> [Task instructions]: Look below. Copy each line that has "this" in it.
:: Collected material
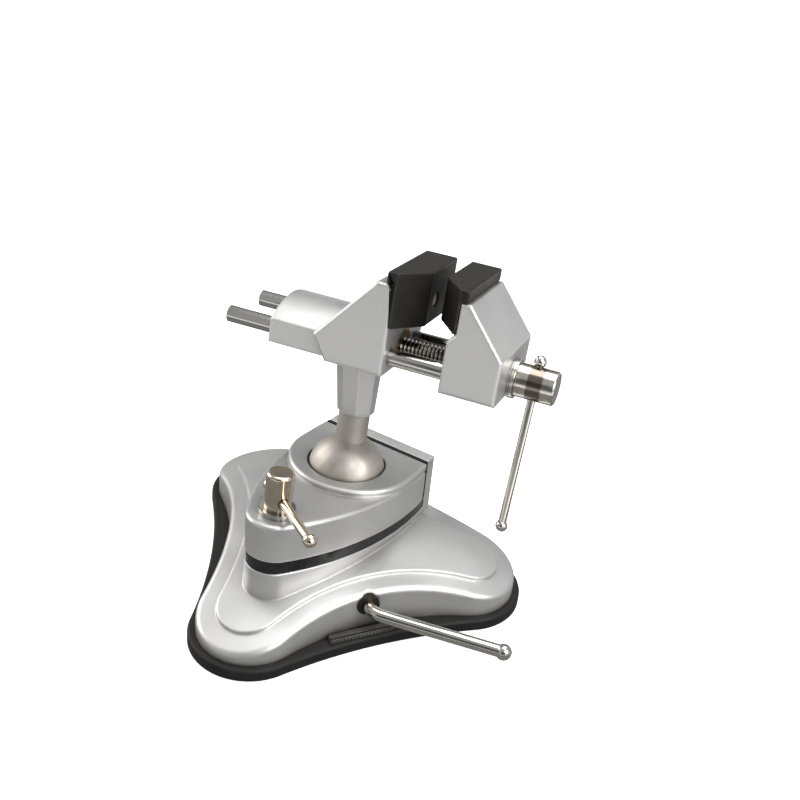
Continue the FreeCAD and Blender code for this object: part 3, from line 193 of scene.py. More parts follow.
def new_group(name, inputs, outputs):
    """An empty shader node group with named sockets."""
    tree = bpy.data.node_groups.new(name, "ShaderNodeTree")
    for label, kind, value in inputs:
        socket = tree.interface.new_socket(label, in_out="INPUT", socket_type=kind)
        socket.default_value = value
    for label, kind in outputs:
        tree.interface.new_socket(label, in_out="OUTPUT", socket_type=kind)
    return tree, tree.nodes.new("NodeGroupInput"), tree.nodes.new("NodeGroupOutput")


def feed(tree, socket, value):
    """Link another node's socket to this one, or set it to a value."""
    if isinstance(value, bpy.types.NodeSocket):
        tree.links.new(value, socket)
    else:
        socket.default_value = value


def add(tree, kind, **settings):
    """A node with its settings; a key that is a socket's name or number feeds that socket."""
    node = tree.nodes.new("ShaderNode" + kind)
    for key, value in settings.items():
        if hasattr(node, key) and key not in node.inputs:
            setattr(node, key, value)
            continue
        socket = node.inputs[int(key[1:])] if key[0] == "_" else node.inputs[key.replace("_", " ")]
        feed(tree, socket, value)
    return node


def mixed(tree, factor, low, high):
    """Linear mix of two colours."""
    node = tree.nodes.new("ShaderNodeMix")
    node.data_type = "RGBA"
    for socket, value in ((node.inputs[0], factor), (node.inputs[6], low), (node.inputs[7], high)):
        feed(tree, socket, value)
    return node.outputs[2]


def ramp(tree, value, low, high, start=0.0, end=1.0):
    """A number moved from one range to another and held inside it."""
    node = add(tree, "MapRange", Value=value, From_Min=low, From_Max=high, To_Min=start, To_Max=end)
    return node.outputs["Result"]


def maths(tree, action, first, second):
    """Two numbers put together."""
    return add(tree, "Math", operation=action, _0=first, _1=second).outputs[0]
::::
> [Problem solution]:
Continue the FreeCAD and Blender code for this object: part 3, from line 193 of scene.py. More parts follow.
    """Link another node's socket to this one, or set it to a value."""